PAECH: Due to the democratisation effect mentioned above, conflicts of objectives and side effects can be dealt with more carefully. For example: Should our wind farm really be built in a landscape conservation area because that is where it will yield the highest return? Or do we want to be satisfied with a lower economic yield so that climate protection is not carried out at the expense of natural resources? Such conflicts can only be dealt with in a largely non-hierarchical and participatory manner if the capital, and therefore the decision-making power, is spread over as broad a basis of people as possible. The opportunity to involve many interests via the low entry hurdle - I can usually get on board with 100 euros - is high.
QUESTION: And where do you see the problems?
Transformation towards regional self-sufficiency
PAECH: Rather where the so-called "energy transition" consists solely of producing more energy instead of making energy consumption unnecessary, i.e. saving energy. But this is where it gets exciting for our project: could it be that energy cooperatives are a more suitable context for those innovations that open up new forms of energy saving and translate them into entrepreneurial action?
QUESTION: With the EnGeno project, you want to maximise the potential and opportunities for impact of energy cooperatives. What specific issues are you dealing with?
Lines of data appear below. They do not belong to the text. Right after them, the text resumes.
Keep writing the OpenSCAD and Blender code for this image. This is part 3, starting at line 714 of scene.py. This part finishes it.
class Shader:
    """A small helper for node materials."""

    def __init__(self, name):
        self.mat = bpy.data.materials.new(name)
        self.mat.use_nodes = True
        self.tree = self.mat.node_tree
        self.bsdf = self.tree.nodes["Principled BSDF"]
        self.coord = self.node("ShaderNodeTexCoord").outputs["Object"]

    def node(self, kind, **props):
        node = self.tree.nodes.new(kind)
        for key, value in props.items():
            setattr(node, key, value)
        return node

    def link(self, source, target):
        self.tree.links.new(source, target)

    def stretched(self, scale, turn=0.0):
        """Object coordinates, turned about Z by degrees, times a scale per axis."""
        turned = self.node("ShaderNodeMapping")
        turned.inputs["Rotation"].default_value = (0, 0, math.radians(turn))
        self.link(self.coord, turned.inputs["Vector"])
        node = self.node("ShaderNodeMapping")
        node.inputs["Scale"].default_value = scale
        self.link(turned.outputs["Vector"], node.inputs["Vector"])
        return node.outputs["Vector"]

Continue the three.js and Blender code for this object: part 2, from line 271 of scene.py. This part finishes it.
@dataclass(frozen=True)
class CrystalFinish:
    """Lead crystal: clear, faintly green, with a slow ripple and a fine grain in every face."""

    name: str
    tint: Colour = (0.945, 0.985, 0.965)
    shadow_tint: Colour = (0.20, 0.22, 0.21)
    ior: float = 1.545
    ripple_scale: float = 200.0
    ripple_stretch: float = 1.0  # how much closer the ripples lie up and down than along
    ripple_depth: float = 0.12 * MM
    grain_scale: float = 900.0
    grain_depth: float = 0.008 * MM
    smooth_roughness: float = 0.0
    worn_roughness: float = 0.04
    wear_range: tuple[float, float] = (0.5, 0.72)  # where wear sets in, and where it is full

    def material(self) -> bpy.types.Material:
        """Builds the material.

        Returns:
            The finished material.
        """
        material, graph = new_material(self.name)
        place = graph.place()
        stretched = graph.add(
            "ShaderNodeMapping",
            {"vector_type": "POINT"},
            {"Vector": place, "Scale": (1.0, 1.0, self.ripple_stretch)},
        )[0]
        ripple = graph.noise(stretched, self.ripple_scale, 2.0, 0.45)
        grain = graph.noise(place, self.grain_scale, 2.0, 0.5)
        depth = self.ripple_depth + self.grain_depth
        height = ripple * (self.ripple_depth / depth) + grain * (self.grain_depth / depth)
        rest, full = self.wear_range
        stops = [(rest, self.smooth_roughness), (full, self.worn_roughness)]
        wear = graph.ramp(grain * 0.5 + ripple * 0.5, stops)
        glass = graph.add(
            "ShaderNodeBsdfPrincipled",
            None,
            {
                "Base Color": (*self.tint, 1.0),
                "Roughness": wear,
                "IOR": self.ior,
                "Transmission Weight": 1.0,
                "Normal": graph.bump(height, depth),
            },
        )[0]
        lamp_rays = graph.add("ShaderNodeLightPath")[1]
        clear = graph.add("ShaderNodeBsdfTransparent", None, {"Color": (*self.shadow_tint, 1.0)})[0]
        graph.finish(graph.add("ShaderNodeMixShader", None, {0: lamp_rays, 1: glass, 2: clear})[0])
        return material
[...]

ANTONI-KOMAR: We are looking at the potential of energy cooperatives to shape the energy transition. This is not just about the economic goals of energy efficiency, but also about the ecological prospects of decentralising the energy system, the use of post-fossil and post-atomic renewable energies and even 100 per cent renewable energy regions. This means a transformation of the energy system towards regional self-sufficiency, in which local people jointly take care of energy generation and energy saving. In other words, providing for the common good.
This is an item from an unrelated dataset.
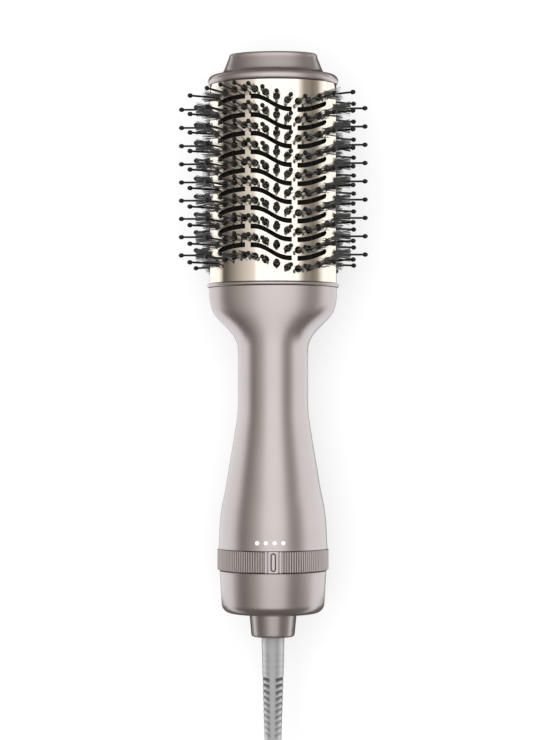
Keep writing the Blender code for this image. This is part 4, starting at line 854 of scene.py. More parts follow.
def turned(profile, sides):
    """A closed skin of rings round the axis through (radius, y) points."""
    rings = [oval(radius, radius, y, sides) for radius, y in profile]
    return skin_of([*rings, rings[0]], closed=False)


def growth_tree(name, sizes):
    """A Geometry Nodes tree with named sizes, its inputs by name and its last node."""
    tree = bpy.data.node_groups.new(name, "GeometryNodeTree")
    tree.interface.new_socket("Geometry", in_out="INPUT", socket_type="NodeSocketGeometry")
    tree.interface.new_socket("Geometry", in_out="OUTPUT", socket_type="NodeSocketGeometry")
    for title, value in sizes.items():
        kind = "NodeSocketInt" if isinstance(value, int) else "NodeSocketFloat"
        tree.interface.new_socket(title, in_out="INPUT", socket_type=kind).default_value = value
    return tree, add_node(tree, "NodeGroupInput").outputs, add_node(tree, "NodeGroupOutput")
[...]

PAECH: We also want to investigate energy cooperatives that want to act as grid operators. And we want to find out how the energy cooperatives come about, for example whether they emerge from networks, citizens' initiatives or other organisational precursors.
How do cooperatives affect the lifestyles of their members?
QUESTION: In the project, you also want to investigate the scope for action that energy cooperatives offer for sustainable quality of life. What exactly does that mean?
ANTONI-KOMAR: We are interested in the effects that participation in energy cooperatives has on members' lifestyles. For example, does the ecological footprint change in such a way that social practices become lower in CO2? Does participation in the energy cooperative also have an impact on other areas of life?
PAECH: Another interesting question is whether people who are involved in energy cooperatives are satisfied with less capital utilisation, possibly even with minimal returns. This could alleviate the pressure to grow. After all, the duality principle allows for constellations in which cooperative members are both investors and customers of their company, i.e. they simply want to be able to take good care of themselves and not also collect a fat return. In this way, economic activity is once again orientated towards the needs of those involved and not purely towards making money.
QUESTION: What are the next steps in driving the project forward?
ANTONI-KOMAR: In the near future, we will approach our practice partners, the participating energy cooperatives, and conduct surveys and expert interviews with them from the various work packages, which we will then analyse and discuss together in workshops. The aim is to take a closer look at both the personal level of the members and the organisational level of energy cooperatives as a cooperative form of enterprise.
Working on a typology of energy cooperatives
We will also work on a typology of energy cooperatives in order to better understand their emergence, stabilisation and diffusion. Finally, we will start working on three different scenarios in order to achieve valid criteria for the impact of energy cooperatives at the level of the energy system. We are asking about the significance of energy cooperatives in a centralised supply, a largely decentralised supply in a regional network and regional self-sufficiency.
QUESTION: Where do you want the project to be at the end of the three years of funding from the BMBF?
ANTONI-KOMAR: Our aim is to identify and test the potential of energy cooperatives in close cooperation with our partners in practice in order to scientifically support the realisation of a participatory and citizen-oriented energy transition and to advance it in practice.
PAECH: It would also be a good idea to integrate cooperatives as a special type of company into more comprehensive concepts of sustainable development. Perhaps we will learn how Business Administration needs to be rewritten so that it can harmonise with an economy without growth.
QUESTION: The project partners are the Helmholtz Centre for Environmental Research (UFZ) in Leipzig, the Institut dezentrale Energietechnologien gGmbH (IdE) in Kassel, the Eduard Pestel Institute for Systems Research in Hanover and various energy cooperatives. What tasks is Oldenburg taking on?
ANTONI-KOMAR: We are coordinating the joint project, but are also involved with our own work packages. On the one hand, this involves the cooperative organisational form of the energy cooperative and the issues of its creation, stabilisation and diffusion. We are also very active in the transdisciplinary approach of the project, i.e. we are working closely with the Hanover-based Pestel Institute for Systems Research, which is helping us to test our results in practice.